You don’t hear folks talk a lot about population management when they are discussing EHRs. To me this is a key capability and should be central to the decision making process. Sure it great to have all of the clinical information at your physician’s fingertips during the exam room visit. But success in a pay-for-performance world (P4P) requires the care team to be more proactive.
A good EHR should have a worklisting system (or tools to create one) that allows schedulers to see which patients most need to get into the doctor’s office so they can call (or automatically email) them. Patients need to be hounded to get the care they need.
Mr Weider, it is time to get your prostate checked. It isn’t pleasant – but it is a lot better than late stage prostate cancer.
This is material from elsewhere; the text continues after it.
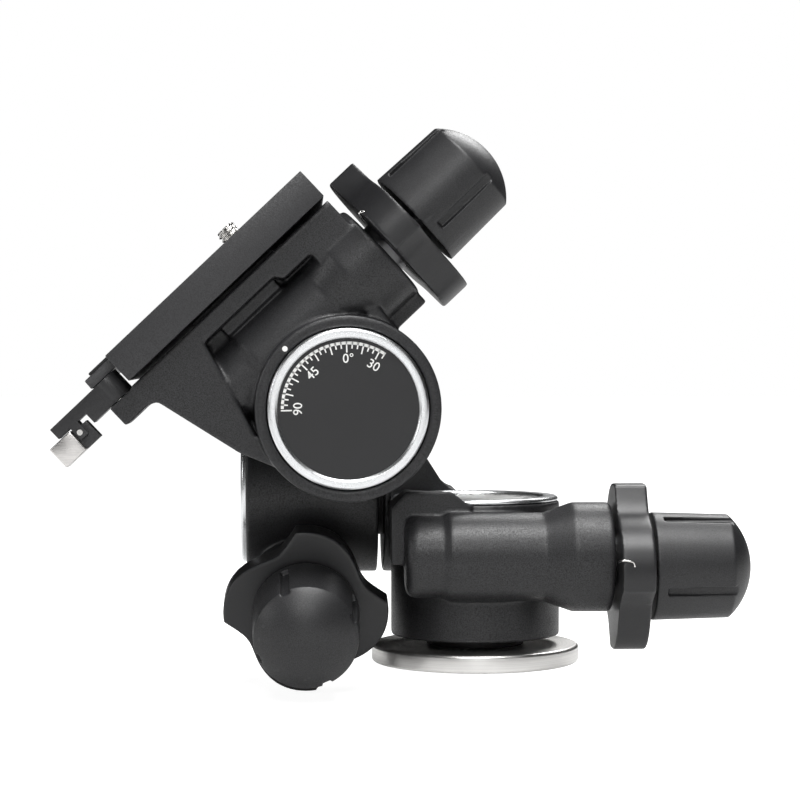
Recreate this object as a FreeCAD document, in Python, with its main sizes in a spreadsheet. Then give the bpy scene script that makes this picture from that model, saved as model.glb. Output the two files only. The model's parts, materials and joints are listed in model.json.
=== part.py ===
import FreeCAD, Part

import math
import os
import re

import Sketcher

from FreeCAD import Placement, Rotation, Vector

# Geared tripod head: a fixed base, then three worm stages stacked one on the other (pan, side tilt,
# front tilt), then a quick release seat with its plate. Millimetres, +Z up. The origin is the centre
# of the base disc's underside, the pan axis is Z, and the pose is the one that the head is shown in.

document = FreeCAD.newDocument("GearedTripodHead")
sizes = document.addObject("Spreadsheet::Sheet", "Sizes")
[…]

This is the kind of care that procrastinators like me really need.
The HL7 EHR-S Functional Model standard has it covered under DC.2.2.2, “Support Consistent Healthcare Management of Patient Groups or Populations.” It has six conformance criteria, one of which says “The system SHALL provide the ability to identify patients eligible for healthcare management protocols based on criteria identified within the protocol”.
Its got to be pushy, in a gentle but unrelenting way.
I’d say that it’s not just success in a pay-for performance world(P4P) that requires this.
In fact, I’d hope that the success of your patients’ health depends on this too.
Too bad money seems to be driving this world.
Population Management requires the ability in import previous history from past EHR systems. Today’s population is much more mobile than previous generations.
Maybe EHR’s need to pump reminders into MYHealthRecord.com or just interface to MyBlog
In Wisconsin the population isn’t all that mobile. At Affinity we hold the relationship between a docyor and patient as the cornerstone of the care process.
Your personal physician should have the information needed to provide you the care that you need.